**SET TASK**:
Reproduce all of the material exactly as shown.

**DATA SECTION**:
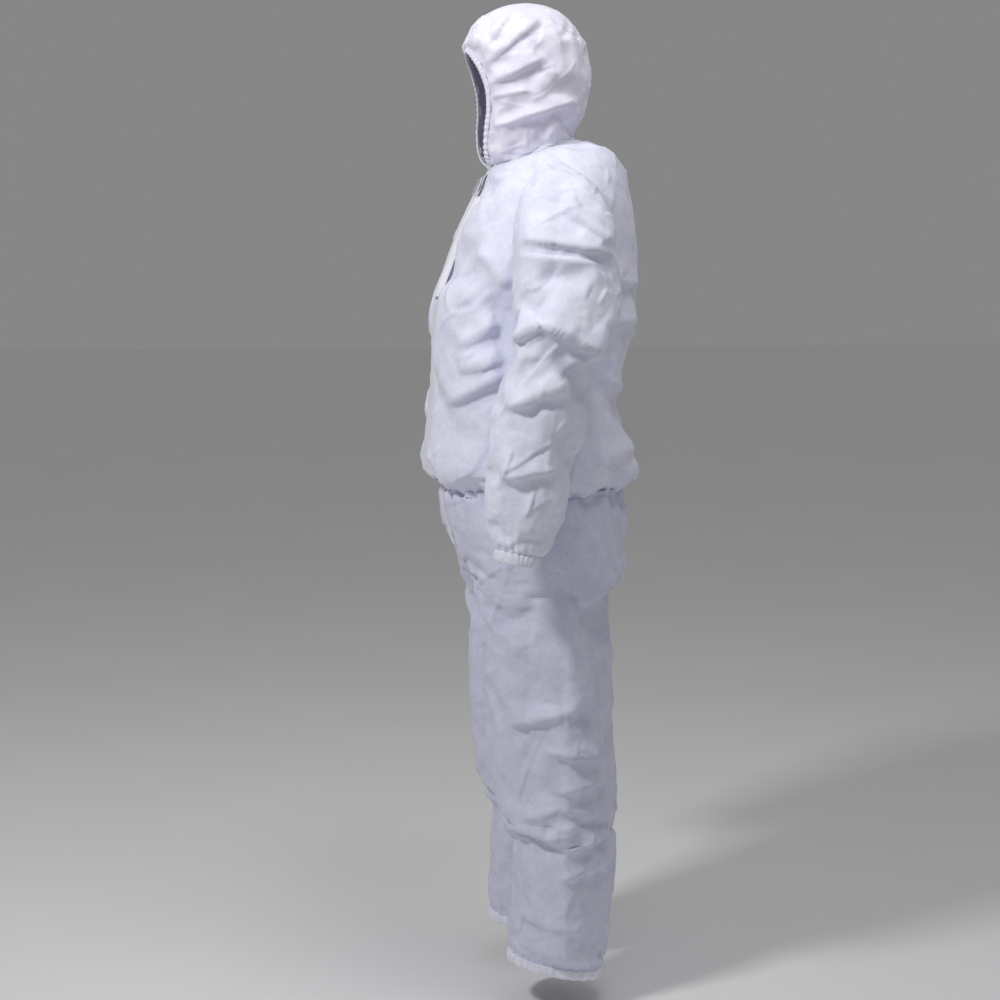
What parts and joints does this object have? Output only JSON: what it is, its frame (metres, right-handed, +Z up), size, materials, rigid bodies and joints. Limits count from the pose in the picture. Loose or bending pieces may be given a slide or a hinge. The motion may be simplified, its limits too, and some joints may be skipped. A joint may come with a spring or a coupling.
{
  "type": "hooded protective coverall",
  "caption": "White hooded disposable coverall as worn standing, with elasticated hood, waist, cuffs and ankles, a covered front zip and hinged limbs.",
  "frame": {"origin": "centre of the neck seam, where the hood meets the bodice", "axes": "+Z up the standing wearer, -Y the way the wearer faces, +X to the wearer's left"},
  "size_m": [0.7106, 0.3862, 1.7739],
  "materials": {
    "coverall_cloth": "matt spun-bonded nonwoven",
    "hood_cloth": "matt spun-bonded nonwoven",
    "sleeve_cloth": "matt spun-bonded nonwoven",
    "leg_cloth": "matt spun-bonded nonwoven",
    "flap_cloth": "matt spun-bonded nonwoven, doubled",
    "hem_cloth": "folded and overlocked nonwoven",
    "binding_tape": "bias-cut binding",
    "knit_elastic": "braided elastic",
    "zipper_tape": "woven polyester",
    "zipper_nylon": "nylon coil",
    "zipper_metal": "white enamel",
    "sealing_tape": "release-lined adhesive",
    "label_paper": "blank spun-bonded label"
  },
  "bodies": {
    "bodice": {"front_left_panel": "coverall_cloth", "front_right_panel": "coverall_cloth", "back_panel": "coverall_cloth", "neck_binding": "binding_tape", "size_label": "label_paper", "belly_left_panel": "coverall_cloth", "belly_right_panel": "coverall_cloth", "seat_panel": "coverall_cloth", "pelvis_pleat": "coverall_cloth", "waist_elastic": "knit_elastic", "crotch_gusset": "coverall_cloth", "zipper_tape_left": "zipper_tape", "zipper_tape_right": "zipper_tape", "zipper_coil_left": "zipper_nylon", "zipper_coil_right": "zipper_nylon", "flap_lower": "flap_cloth", "zipper_top_stops": "zipper_nylon", "zipper_bottom_stop": "zipper_nylon", "flap_root": "flap_cloth", "neck_pleat": "hood_cloth", "left_hip_pleat": "leg_cloth", "right_hip_pleat": "leg_cloth"},
    "slider": {"zipper_slider": "zipper_metal"},
    "pull": {"zipper_pull": "zipper_metal"},
    "storm_flap": {"flap_upper": "flap_cloth", "flap_tape": "sealing_tape"},
    "hood": {"hood_left_panel": "hood_cloth", "hood_right_panel": "hood_cloth", "hood_centre_panel": "hood_cloth", "face_casing": "hem_cloth", "face_elastic": "knit_elastic"},
    "left_upper_sleeve": {"left_sleeve_upper": "sleeve_cloth", "left_elbow_pleat": "sleeve_cloth"},
    "left_forearm": {"left_sleeve_lower": "sleeve_cloth", "left_cuff": "hem_cloth", "left_cuff_elastic": "knit_elastic"},
    "left_thigh": {"left_thigh_front": "leg_cloth", "left_thigh_back": "leg_cloth", "left_knee_pleat": "leg_cloth"},
    "left_shin": {"left_shin_front": "leg_cloth", "left_shin_back": "leg_cloth", "left_ankle_casing": "hem_cloth", "left_ankle_elastic": "knit_elastic"},
    "right_upper_sleeve": {"right_sleeve_upper": "sleeve_cloth", "right_elbow_pleat": "sleeve_cloth"},
    "right_forearm": {"right_sleeve_lower": "sleeve_cloth", "right_cuff": "hem_cloth", "right_cuff_elastic": "knit_elastic"},
    "right_thigh": {"right_thigh_front": "leg_cloth", "right_thigh_back": "leg_cloth", "right_knee_pleat": "leg_cloth"},
    "right_shin": {"right_shin_front": "leg_cloth", "right_shin_back": "leg_cloth", "right_ankle_casing": "hem_cloth", "right_ankle_elastic": "knit_elastic"}
  },
  "joints": [
    {"name": "zip_slide", "type": "slide", "parent": "bodice", "child": "slider", "axis": [0, -0.3545, -0.9351], "range_m": [0, 0.196]},
    {"name": "pull_swing", "type": "hinge", "parent": "slider", "child": "pull", "pos_m": [0, -0.10624, -0.04835], "axis": [-1, 0, 0], "range_deg": [0, 8]},
    {"name": "flap_lift", "type": "hinge", "parent": "bodice", "child": "storm_flap", "pos_m": [0.0375, -0.11656, -0.05856], "axis": [0, 0.3545, 0.9351], "range_deg": [0, 100]},
    {"name": "hood_tip", "type": "hinge", "parent": "bodice", "child": "hood", "pos_m": [0, 0.015, 0.005], "axis": [-1, 0, 0], "range_deg": [0, 28], "deforming": ["neck_pleat"]},
    {"name": "left_shoulder", "type": "hinge", "parent": "bodice", "child": "left_upper_sleeve", "pos_m": [0.187, 0.004, -0.15], "axis": [-1, 0, 0], "range_deg": [-20, 60]},
    {"name": "left_elbow", "type": "hinge", "parent": "left_upper_sleeve", "child": "left_forearm", "pos_m": [0.288, -0.005, -0.372], "axis": [-1, 0, 0], "range_deg": [0, 75], "deforming": ["left_elbow_pleat"]},
    {"name": "left_hip", "type": "hinge", "parent": "bodice", "child": "left_thigh", "pos_m": [0.1045, 0.015, -0.75], "axis": [-1, 0, 0], "range_deg": [-10, 35], "deforming": ["left_hip_pleat", "pelvis_pleat", "crotch_gusset"]},
    {"name": "left_knee", "type": "hinge", "parent": "left_thigh", "child": "left_shin", "pos_m": [0.113, 0.022, -1.112], "axis": [1, 0, 0], "range_deg": [0, 50], "deforming": ["left_knee_pleat"]},
    {"name": "right_shoulder", "type": "hinge", "parent": "bodice", "child": "right_upper_sleeve", "pos_m": [-0.187, 0.004, -0.15], "axis": [-1, 0, 0], "range_deg": [-20, 60]},
    {"name": "right_elbow", "type": "hinge", "parent": "right_upper_sleeve", "child": "right_forearm", "pos_m": [-0.288, -0.005, -0.372], "axis": [-1, 0, 0], "range_deg": [0, 75], "deforming": ["right_elbow_pleat"]},
    {"name": "right_hip", "type": "hinge", "parent": "bodice", "child": "right_thigh", "pos_m": [-0.1045, 0.015, -0.75], "axis": [-1, 0, 0], "range_deg": [-10, 35], "deforming": ["right_hip_pleat", "pelvis_pleat", "crotch_gusset"]},
    {"name": "right_knee", "type": "hinge", "parent": "right_thigh", "child": "right_shin", "pos_m": [-0.113, 0.022, -1.112], "axis": [1, 0, 0], "range_deg": [0, 50], "deforming": ["right_knee_pleat"]}
  ]
}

**EXERCISE RESULT**:
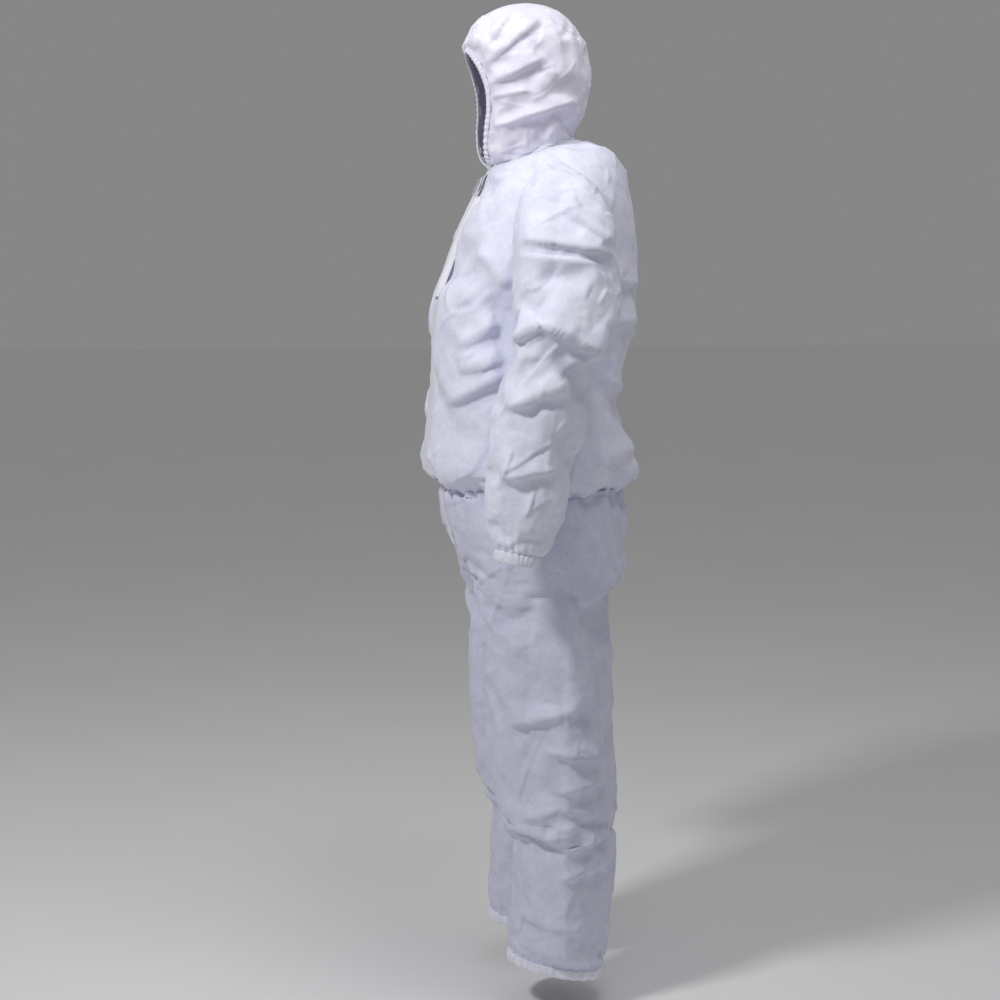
What parts and joints does this object have? Output only JSON: what it is, its frame (metres, right-handed, +Z up), size, materials, rigid bodies and joints. Limits count from the pose in the picture. Loose or bending pieces may be given a slide or a hinge. The motion may be simplified, its limits too, and some joints may be skipped. A joint may come with a spring or a coupling.
{
  "type": "hooded protective coverall",
  "caption": "White hooded disposable coverall as worn standing, with elasticated hood, waist, cuffs and ankles, a covered front zip and hinged limbs.",
  "frame": {"origin": "centre of the neck seam, where the hood meets the bodice", "axes": "+Z up the standing wearer, -Y the way the wearer faces, +X to the wearer's left"},
  "size_m": [0.7106, 0.3862, 1.7739],
  "materials": {
    "coverall_cloth": "matt spun-bonded nonwoven",
    "hood_cloth": "matt spun-bonded nonwoven",
    "sleeve_cloth": "matt spun-bonded nonwoven",
    "leg_cloth": "matt spun-bonded nonwoven",
    "flap_cloth": "matt spun-bonded nonwoven, doubled",
    "hem_cloth": "folded and overlocked nonwoven",
    "binding_tape": "bias-cut binding",
    "knit_elastic": "braided elastic",
    "zipper_tape": "woven polyester",
    "zipper_nylon": "nylon coil",
    "zipper_metal": "white enamel",
    "sealing_tape": "release-lined adhesive",
    "label_paper": "blank spun-bonded label"
  },
  "bodies": {
    "bodice": {"front_left_panel": "coverall_cloth", "front_right_panel": "coverall_cloth", "back_panel": "coverall_cloth", "neck_binding": "binding_tape", "size_label": "label_paper", "belly_left_panel": "coverall_cloth", "belly_right_panel": "coverall_cloth", "seat_panel": "coverall_cloth", "pelvis_pleat": "coverall_cloth", "waist_elastic": "knit_elastic", "crotch_gusset": "coverall_cloth", "zipper_tape_left": "zipper_tape", "zipper_tape_right": "zipper_tape", "zipper_coil_left": "zipper_nylon", "zipper_coil_right": "zipper_nylon", "flap_lower": "flap_cloth", "zipper_top_stops": "zipper_nylon", "zipper_bottom_stop": "zipper_nylon", "flap_root": "flap_cloth", "neck_pleat": "hood_cloth", "left_hip_pleat": "leg_cloth", "right_hip_pleat": "leg_cloth"},
    "slider": {"zipper_slider": "zipper_metal"},
    "pull": {"zipper_pull": "zipper_metal"},
    "storm_flap": {"flap_upper": "flap_cloth", "flap_tape": "sealing_tape"},
    "hood": {"hood_left_panel": "hood_cloth", "hood_right_panel": "hood_cloth", "hood_centre_panel": "hood_cloth", "face_casing": "hem_cloth", "face_elastic": "knit_elastic"},
    "left_upper_sleeve": {"left_sleeve_upper": "sleeve_cloth", "left_elbow_pleat": "sleeve_cloth"},
    "left_forearm": {"left_sleeve_lower": "sleeve_cloth", "left_cuff": "hem_cloth", "left_cuff_elastic": "knit_elastic"},
    "left_thigh": {"left_thigh_front": "leg_cloth", "left_thigh_back": "leg_cloth", "left_knee_pleat": "leg_cloth"},
    "left_shin": {"left_shin_front": "leg_cloth", "left_shin_back": "leg_cloth", "left_ankle_casing": "hem_cloth", "left_ankle_elastic": "knit_elastic"},
    "right_upper_sleeve": {"right_sleeve_upper": "sleeve_cloth", "right_elbow_pleat": "sleeve_cloth"},
    "right_forearm": {"right_sleeve_lower": "sleeve_cloth", "right_cuff": "hem_cloth", "right_cuff_elastic": "knit_elastic"},
    "right_thigh": {"right_thigh_front": "leg_cloth", "right_thigh_back": "leg_cloth", "right_knee_pleat": "leg_cloth"},
    "right_shin": {"right_shin_front": "leg_cloth", "right_shin_back": "leg_cloth", "right_ankle_casing": "hem_cloth", "right_ankle_elastic": "knit_elastic"}
  },
  "joints": [
    {"name": "zip_slide", "type": "slide", "parent": "bodice", "child": "slider", "axis": [0, -0.3545, -0.9351], "range_m": [0, 0.196]},
    {"name": "pull_swing", "type": "hinge", "parent": "slider", "child": "pull", "pos_m": [0, -0.10624, -0.04835], "axis": [-1, 0, 0], "range_deg": [0, 8]},
    {"name": "flap_lift", "type": "hinge", "parent": "bodice", "child": "storm_flap", "pos_m": [0.0375, -0.11656, -0.05856], "axis": [0, 0.3545, 0.9351], "range_deg": [0, 100]},
    {"name": "hood_tip", "type": "hinge", "parent": "bodice", "child": "hood", "pos_m": [0, 0.015, 0.005], "axis": [-1, 0, 0], "range_deg": [0, 28], "deforming": ["neck_pleat"]},
    {"name": "left_shoulder", "type": "hinge", "parent": "bodice", "child": "left_upper_sleeve", "pos_m": [0.187, 0.004, -0.15], "axis": [-1, 0, 0], "range_deg": [-20, 60]},
    {"name": "left_elbow", "type": "hinge", "parent": "left_upper_sleeve", "child": "left_forearm", "pos_m": [0.288, -0.005, -0.372], "axis": [-1, 0, 0], "range_deg": [0, 75], "deforming": ["left_elbow_pleat"]},
    {"name": "left_hip", "type": "hinge", "parent": "bodice", "child": "left_thigh", "pos_m": [0.1045, 0.015, -0.75], "axis": [-1, 0, 0], "range_deg": [-10, 35], "deforming": ["left_hip_pleat", "pelvis_pleat", "crotch_gusset"]},
    {"name": "left_knee", "type": "hinge", "parent": "left_thigh", "child": "left_shin", "pos_m": [0.113, 0.022, -1.112], "axis": [1, 0, 0], "range_deg": [0, 50], "deforming": ["left_knee_pleat"]},
    {"name": "right_shoulder", "type": "hinge", "parent": "bodice", "child": "right_upper_sleeve", "pos_m": [-0.187, 0.004, -0.15], "axis": [-1, 0, 0], "range_deg": [-20, 60]},
    {"name": "right_elbow", "type": "hinge", "parent": "right_upper_sleeve", "child": "right_forearm", "pos_m": [-0.288, -0.005, -0.372], "axis": [-1, 0, 0], "range_deg": [0, 75], "deforming": ["right_elbow_pleat"]},
    {"name": "right_hip", "type": "hinge", "parent": "bodice", "child": "right_thigh", "pos_m": [-0.1045, 0.015, -0.75], "axis": [-1, 0, 0], "range_deg": [-10, 35], "deforming": ["right_hip_pleat", "pelvis_pleat", "crotch_gusset"]},
    {"name": "right_knee", "type": "hinge", "parent": "right_thigh", "child": "right_shin", "pos_m": [-0.113, 0.022, -1.112], "axis": [1, 0, 0], "range_deg": [0, 50], "deforming": ["right_knee_pleat"]}
  ]
}